═════ Given information

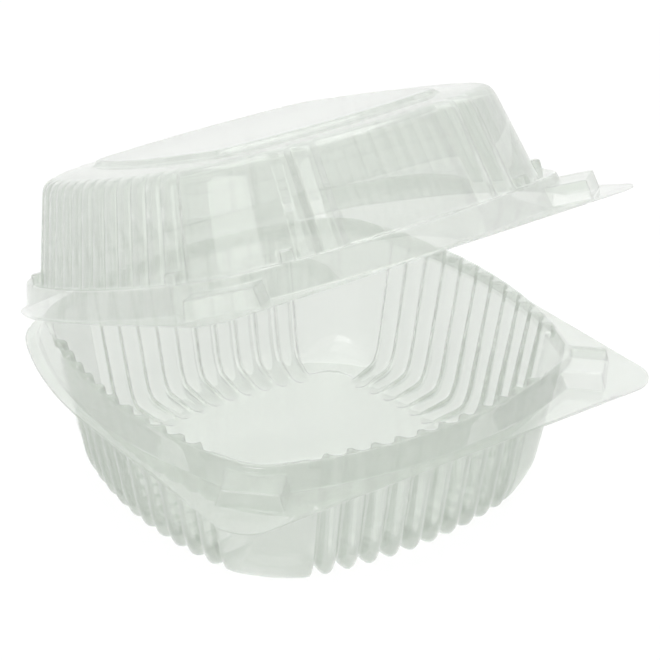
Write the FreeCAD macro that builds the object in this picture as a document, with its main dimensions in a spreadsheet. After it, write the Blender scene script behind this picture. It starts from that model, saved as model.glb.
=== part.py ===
import FreeCAD, Part

import math
import os

from FreeCAD import Placement, Rotation, Vector

# A clear clamshell pack, formed from one thin sheet: a fluted tray and a domed
# lid that turns about the fold along the tray's back edge. Millimetres.
#
# Origin: the middle of the plane that the tray rests on. +Z is up, -Y is the
# front with the two latch corners, and the fold runs along X at the back.
#
# Every outline is a bowed square: four wide side arcs, whose centres lie
# bow_centre past the middle, and four corner arcs. Outlines that share those
# centres lie evenly inside each other, so a size below is often an inset.

SIZES = (
    # name, value, what it is
    ("sheet_wall", 0.4, "thickness of the formed sheet"),
    ("bow_centre", 65.25, "how far past the middle each side arc has its centre"),
    # tray, rim
    ("crest_half", 70.0, "middle to the outer edge of the rim's crest, at mid side"),
    ("crest_corner", 17.6, "corner radius of the crest"),
    ("crest_height", 46.6, "top of the crest"),
    ("band_spread", 2.9, "how far the band below the crest slopes outwards"),
    ("flange_top", 39.55, "top face of the tray's flange"),
    ("flange_reach", 3.1, "flange beyond the foot of the band"),
    ("tab_corner", 10.5, "corner radius of the two front tabs"),
    ("hinge_half", 32.0, "half the length of the fold's straight edge"),
    # tray, fluted wall
    ("flute_count", 10, "flutes on each side of the tray"),
    ("flute_flats", 4, "flat facets across a tray flute"),
    ("side_flats", 2, "flat facets from the last flute to a smooth corner"),
    ("corner_flats", 9, "flat facets round a smooth corner"),
    ("flute_step", 3.246, "degrees from one flute to the next about the side arc's centre"),
    ("ridge_turn", 0.45, "degrees that the ridge between two flutes takes up"),
    ("corner_gap", 0.7, "degrees from the last flute to the smooth corner"),
    ("flute_rim", 0.9, "inset of the flutes at the rim"),
    ("ridge_rim", 3.5, "inset of the ridges at the rim"),
    ("corner_rim", 1.6, "inset of the smooth corners at the rim"),
    ("wall_foot", 8.0, "height where the wall starts to turn in"),
    ("flute_foot", 7.3, "inset of the flutes there"),
    ("ridge_foot", 11.4, "inset of the ridges there"),
    ("corner_foot", 8.4, "inset of the smooth corners there"),
    ("bend_height", 2.0, "height halfway round the turn into the feet"),
    ("flute_bend", 9.7, "inset of the flutes there"),
    ("ridge_bend", 13.4, "inset of the ridges there"),
    ("corner_bend", 10.6, "inset of the smooth corners there"),
    ("ridge_lift", 2.4, "height of the ridges over the flutes in the turn"),
    ("foot_inset", 12.5, "inset of the line where the feet meet the ground"),
    ("ridge_inset", 16.5, "inset of the ridges beside that line"),
    ("ridge_height", 3.7, "height of the ridges beside that line"),
    ("channel_end", 23.0, "inset where the channels under the floor end"),
    ("channel_ridge", 2.7, "height of the ridges there"),
    ("pad_inset", 20.0, "inset of the inner edge of the corner pads"),
    ("floor_height", 1.9, "underside of the floor"),
    ("floor_ridge", 25.0, "inset of the floor's edge at the ridges"),
    ("floor_flute", 28.0, "inset of the floor's edge at the channels"),
    ("floor_corner", 23.2, "inset of the floor's edge beside its corners"),
    ("pad_turn", 4.0, "degrees that the corner pads reach back along the sides"),
    ("floor_turn", 4.4, "degrees that the floor's corners reach back along the sides"),
    ("pad_trim", 3.2, "how far the pads are cut back across the diagonal"),
    ("pad_depth", 6.5, "width of a pad across the diagonal"),
    ("floor_tip", 56.5, "middle to a corner of the floor"),
    # crest notches and the bumps that the lid has above them
    ("notch_turn", 17.6, "degrees from mid side to a notch in the crest"),
    ("notch_width", 4.0, "width of a notch"),
    ("notch_depth", 3.0, "depth of a notch"),
    ("notch_inset", 1.2, "inset of a notch's outer wall"),
    ("bump_height", 3.0, "height of a bump over the lid's ledge"),
    ("bump_inset", 0.6, "inset of a bump from the ledge's outer edge"),
    # latch blocks on the two front corners
    ("block_reach", 91.0, "middle to a block's outer face at its foot"),
    ("block_lean", 1.0, "how far that face leans in towards its top"),
    ("block_width", 19.5, "width of a block at its foot"),
    ("block_taper", 1.25, "how far each end of a block leans in"),
    ("block_height", 4.95, "height of a block over the flange"),
    ("block_root", 74.0, "middle to where a block has merged into the rim"),
    # lid, in the closed position
    ("lid_gap", 0.45, "clearance between the two flanges when shut"),
    ("skirt_gap", 0.8, "clearance between lid skirt and band at the flange"),
    ("skirt_lean", 2.0, "how far the skirt leans in towards the ledge"),
    ("skirt_height", 8.3, "ledge over the lid's flange"),
    ("lid_block_gap", 0.9, "clearance between the lid's latch blocks and the tray's"),
    ("lid_block_height", 5.6, "height of a lid block over the lid's flange"),
    ("dome_inset", 2.2, "inset of the dome's foot from the ledge's edge"),
    ("dome_corner", 46.0, "corner radius of the dome's foot"),
    ("dome_height", 29.0, "shoulder over the ledge"),
    ("dome_lean", 6.8, "how far the dome's wall leans in below its edge rounding"),
    ("edge_round", 3.6, "size of the rounding between wall and shoulder"),
    ("shoulder_rise", 0.6, "rise of the shoulder towards the plateau"),
    ("plateau_inset", 26.0, "inset of the plateau's edge from the dome's foot"),
    ("plateau_rise", 1.5, "height of the plateau over the shoulder"),
    ("plateau_slope", 1.6, "width of the slope around the plateau"),
    ("plateau_tip", 1.8, "extra reach of the plateau's corners"),
    ("lid_flute_count", 13, "flutes on the dome's left and right sides"),
    ("lid_flute_flats", 3, "flat facets across a dome flute"),
    ("lid_flute_pitch", 6.75, "pitch of those flutes"),
    ("lid_flute_depth", 1.2, "depth of the grooves between them"),
    ("panel_flats", 4, "flat facets across a panel of the dome"),
    ("dome_flats", 11, "flat facets round a corner of the dome"),
    ("panel_half", 22.5, "half the width of the flat panel on the dome's front and back"),
    ("panel_inset", 0.5, "how far that panel is set in"),
    ("rib_pitch", 8.0, "pitch of the two ribs beside each panel"),
    ("rib_top", 1.8, "width of a rib's top"),
    ("rib_height", 1.8, "height of a rib over the dome"),
    ("hinge_gap", 0.6, "from the flange's back edge to the fold line"),
    ("lid_open", 22.66, "degrees that the lid stands open at rest"),
)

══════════

- Given problem
Each line from the top of the material above through the line with "# centres lie" must be echoed exactly, and no other line.

- Solution to this task
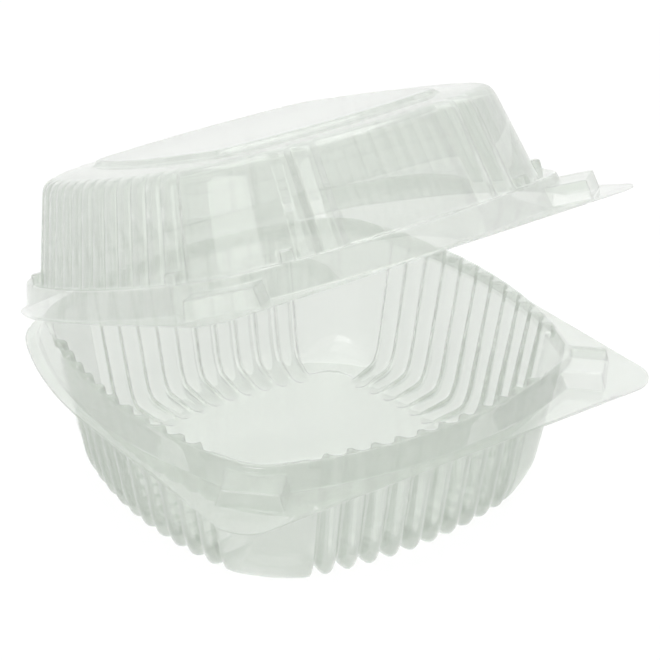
Write the FreeCAD macro that builds the object in this picture as a document, with its main dimensions in a spreadsheet. After it, write the Blender scene script behind this picture. It starts from that model, saved as model.glb.
=== part.py ===
import FreeCAD, Part

import math
import os

from FreeCAD import Placement, Rotation, Vector

# A clear clamshell pack, formed from one thin sheet: a fluted tray and a domed
# lid that turns about the fold along the tray's back edge. Millimetres.
#
# Origin: the middle of the plane that the tray rests on. +Z is up, -Y is the
# front with the two latch corners, and the fold runs along X at the back.
#
# Every outline is a bowed square: four wide side arcs, whose centres lie
# bow_centre past the middle, and four corner arcs. Outlines that share those
# centres lie evenly inside each other, so a size below is often an inset.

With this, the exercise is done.